═════ Data segment

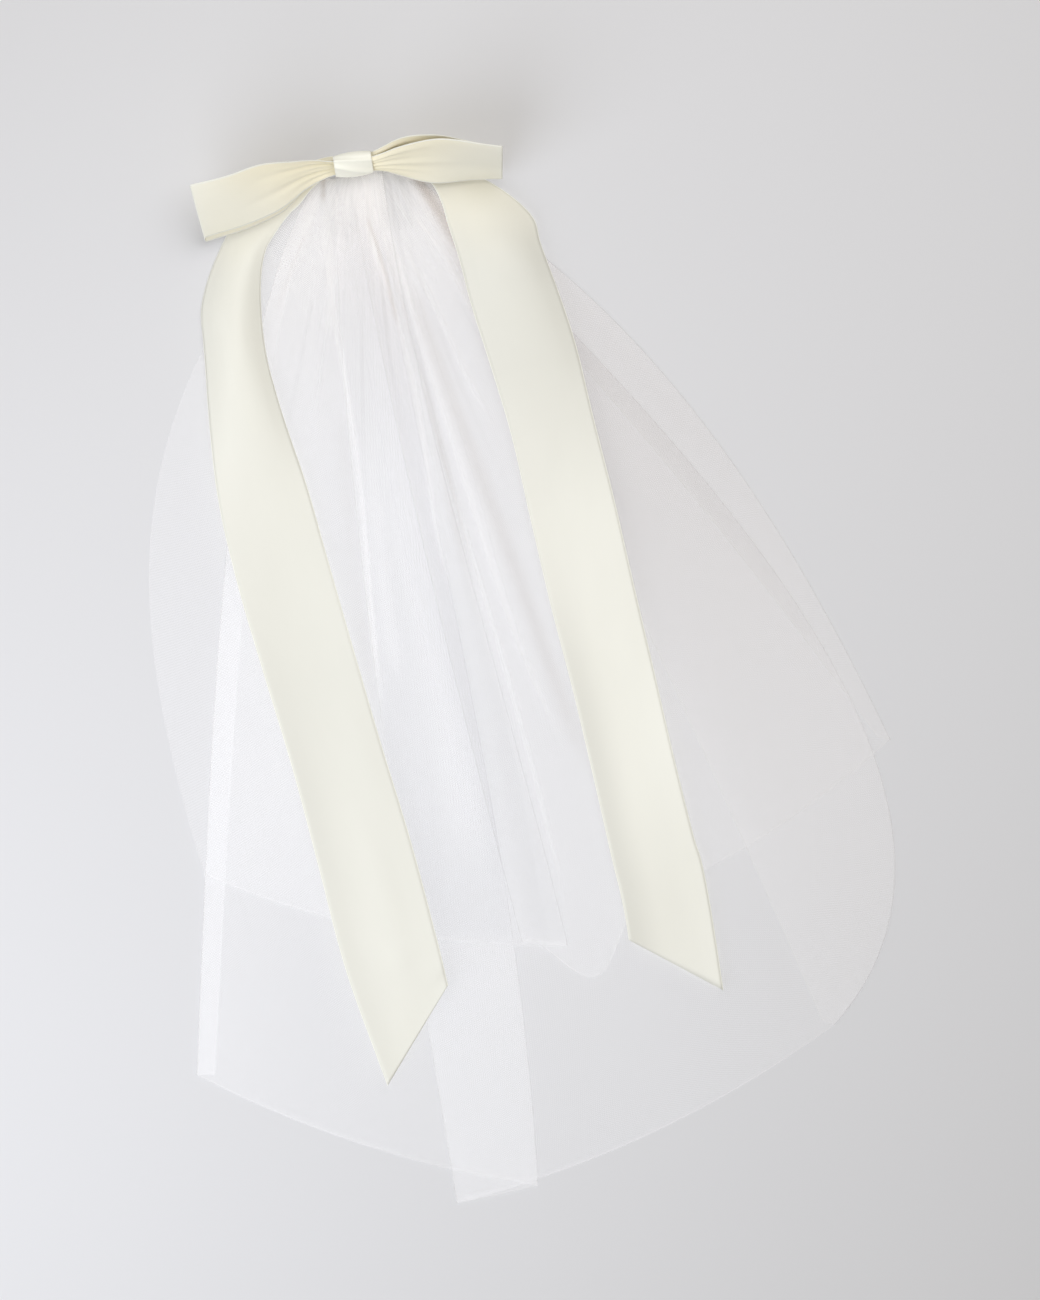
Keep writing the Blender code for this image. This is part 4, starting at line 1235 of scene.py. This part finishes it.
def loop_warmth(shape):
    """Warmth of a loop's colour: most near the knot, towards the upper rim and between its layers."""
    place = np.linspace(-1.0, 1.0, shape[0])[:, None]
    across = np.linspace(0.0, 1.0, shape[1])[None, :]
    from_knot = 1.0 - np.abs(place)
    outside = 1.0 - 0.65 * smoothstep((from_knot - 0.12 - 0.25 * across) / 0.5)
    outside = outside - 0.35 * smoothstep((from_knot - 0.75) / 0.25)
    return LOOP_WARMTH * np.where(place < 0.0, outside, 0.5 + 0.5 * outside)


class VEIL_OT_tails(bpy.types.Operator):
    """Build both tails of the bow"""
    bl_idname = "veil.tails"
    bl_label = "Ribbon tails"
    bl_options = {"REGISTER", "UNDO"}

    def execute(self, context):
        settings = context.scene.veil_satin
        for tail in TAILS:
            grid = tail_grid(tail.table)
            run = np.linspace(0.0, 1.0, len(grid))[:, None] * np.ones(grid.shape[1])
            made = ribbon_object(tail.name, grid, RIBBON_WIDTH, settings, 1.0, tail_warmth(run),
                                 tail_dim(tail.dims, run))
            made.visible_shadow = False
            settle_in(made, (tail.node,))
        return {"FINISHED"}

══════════

Extract the complete listing verbatim.

#### The result
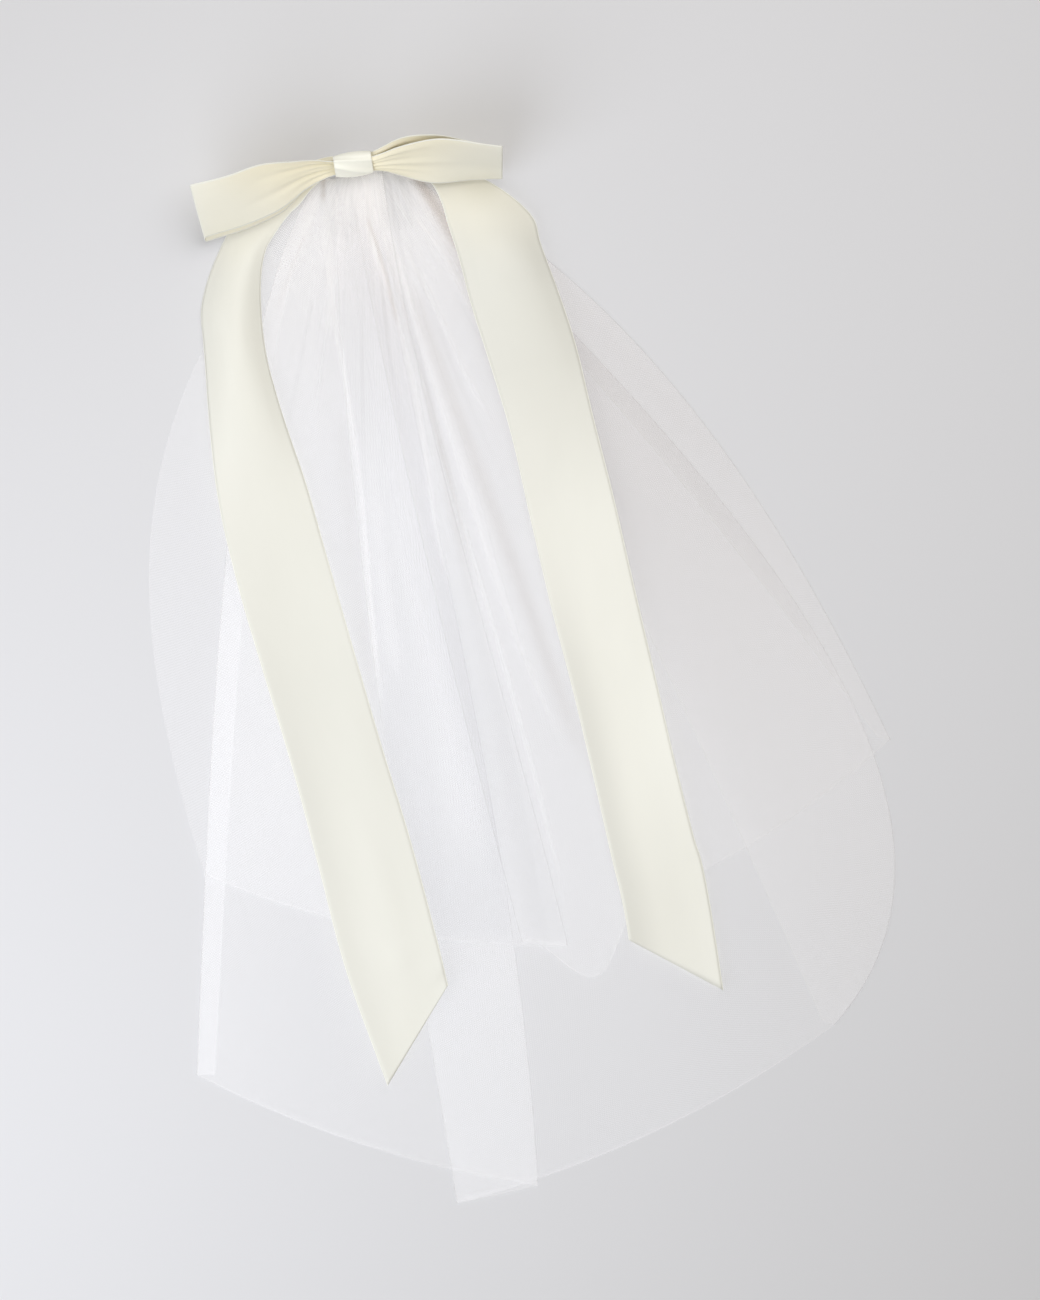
Keep writing the Blender code for this image. This is part 4, starting at line 1235 of scene.py. This part finishes it.
def loop_warmth(shape):
    """Warmth of a loop's colour: most near the knot, towards the upper rim and between its layers."""
    place = np.linspace(-1.0, 1.0, shape[0])[:, None]
    across = np.linspace(0.0, 1.0, shape[1])[None, :]
    from_knot = 1.0 - np.abs(place)
    outside = 1.0 - 0.65 * smoothstep((from_knot - 0.12 - 0.25 * across) / 0.5)
    outside = outside - 0.35 * smoothstep((from_knot - 0.75) / 0.25)
    return LOOP_WARMTH * np.where(place < 0.0, outside, 0.5 + 0.5 * outside)


class VEIL_OT_tails(bpy.types.Operator):
    """Build both tails of the bow"""
    bl_idname = "veil.tails"
    bl_label = "Ribbon tails"
    bl_options = {"REGISTER", "UNDO"}

    def execute(self, context):
        settings = context.scene.veil_satin
        for tail in TAILS:
            grid = tail_grid(tail.table)
            run = np.linspace(0.0, 1.0, len(grid))[:, None] * np.ones(grid.shape[1])
            made = ribbon_object(tail.name, grid, RIBBON_WIDTH, settings, 1.0, tail_warmth(run),
                                 tail_dim(tail.dims, run))
            made.visible_shadow = False
            settle_in(made, (tail.node,))
        return {"FINISHED"}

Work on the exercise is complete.